Si l'on regarde la manière dont ces valeurs sont choisies, le sens qui leur est donné, ce qu'elles représentent, une analyse sérieuse est à faire. Elles s'adressent aux usagers, aux personnes prises en charge. Mais qu'en est-il du personnel ? Les valeurs institutionnelles ne vaudraient donc pas pour l'ensemble des personnes qui vivent au sein de l'institution, voire pour ceux qui la font vivre ?
Certes, elles sont présentées dans de superbes fascicules. Il ne suffit cependant pas de solliciter des termes comme "respect ", "harmonie ", "pluralité ", "partenariat ".Encore faut-il qu'ils aient un sens social et institutionnel, ainsi qu'une réalité juridique - comme garantie possible. Posons-nous la question de savoir ce que de tels termes contiennent de convictions. Et qui est prêt à s'engager pour les faire respecter ? Or si les dirigeants ne sont pas en mesure d'assurer l'échafaudage qui structure l'organisation par des valeurs réellement débattues et collectivement partagées et portées, qui le fera ? Trop de directeurs, pris dans cette logique du pouvoir à maintenir à tout prix, oublient que leur rôle est avant tout d'être fiables dans ce qu'ils expriment, comme dans l'action. Sinon, la structure de l'institution est déstabilisée.

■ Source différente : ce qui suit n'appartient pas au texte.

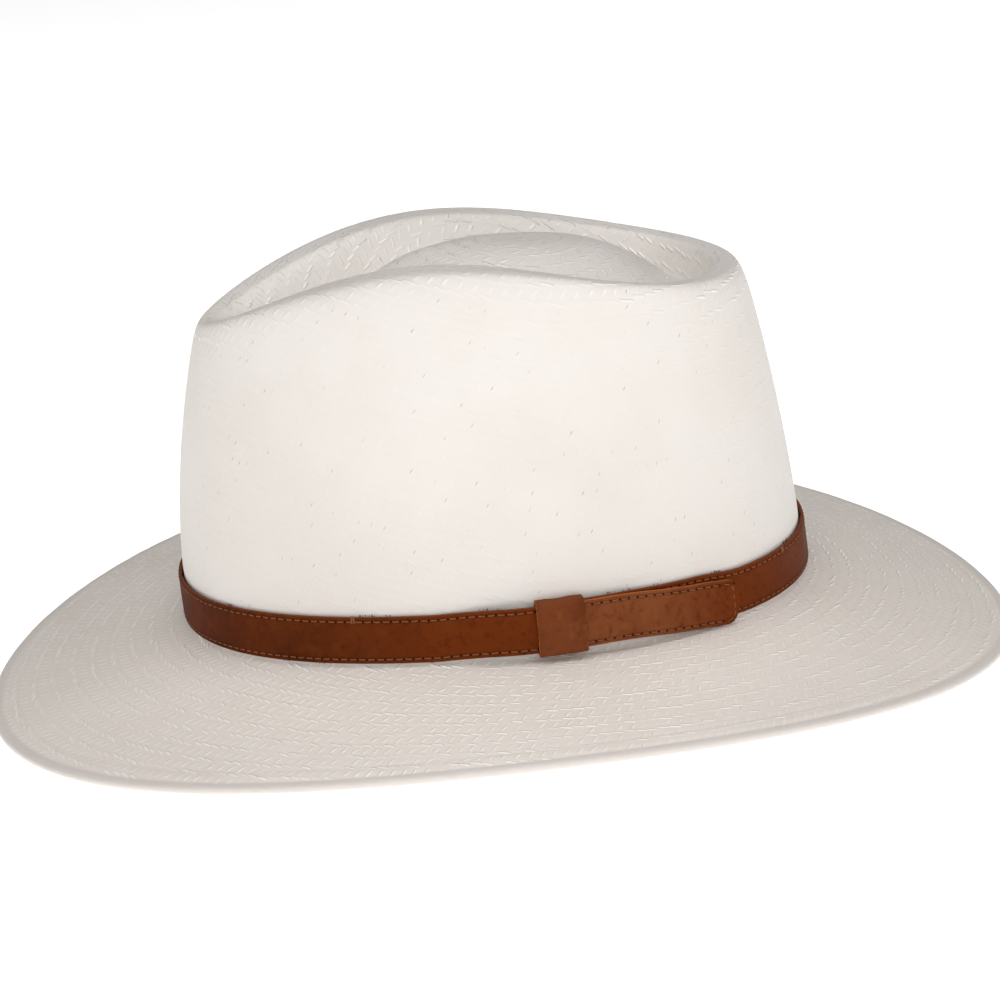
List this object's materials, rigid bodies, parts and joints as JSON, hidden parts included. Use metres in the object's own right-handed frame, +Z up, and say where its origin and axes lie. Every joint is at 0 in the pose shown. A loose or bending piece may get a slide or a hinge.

Alors que l'époque veut que tout soit dit, transparent, il n'y a aucune concertation. L'économie du débat évite ainsi la critique et réduit l'institution à un fonctionnement purement rationnel et incertain, la menant à une impasse. Une telle position laisse libre court à une idéologie parasitée par un ensemble de contradictions que personne ne tente de résoudre. Les valeurs ne doivent pas tant être comprises comme effet de mode que comme paradigme du fonctionnement organisationnel. Sans pour autant tomber dans des travers idéologiques.
Au moment où les institutions sont dans l'obligation de travailler sur l'évaluation, démarche visant la qualité d'un fonctionnement, c'est malheureusement l'aspect instrumental qui prime, par la mesure et le contrôle, et non l'axe social (4). Ce dernier, parce qu'il contient les aspects culturels et l'imaginaire social, est renvoyé au domaine de l'irrationnel. C'est cependant là le véritable appareil de détermination, de fabrication et de production de valeurs. C'est lui qui façonne les pratiques et qui organise l'action. »
François Simonet 16, rue Alexander-Taylor - 64000 Pau Tél. 05 59 98 41 74 -
(1) Voir notamment ASH n° 2411 du 10-06-05.
(2) Le bluff technologique - Jacques Ellul - Hachette Littératures, coll. Pluriel, 1988.
(3) La société malade de la gestion. Idéologie gestionnaire, pouvoir managérial et harcèlement social - Vincent de Gaulejac - Ed. Seuil, 2005.
(4) Les enjeux de l'évaluation - Michel Lecointe - Ed. L'Harmattan, 1997.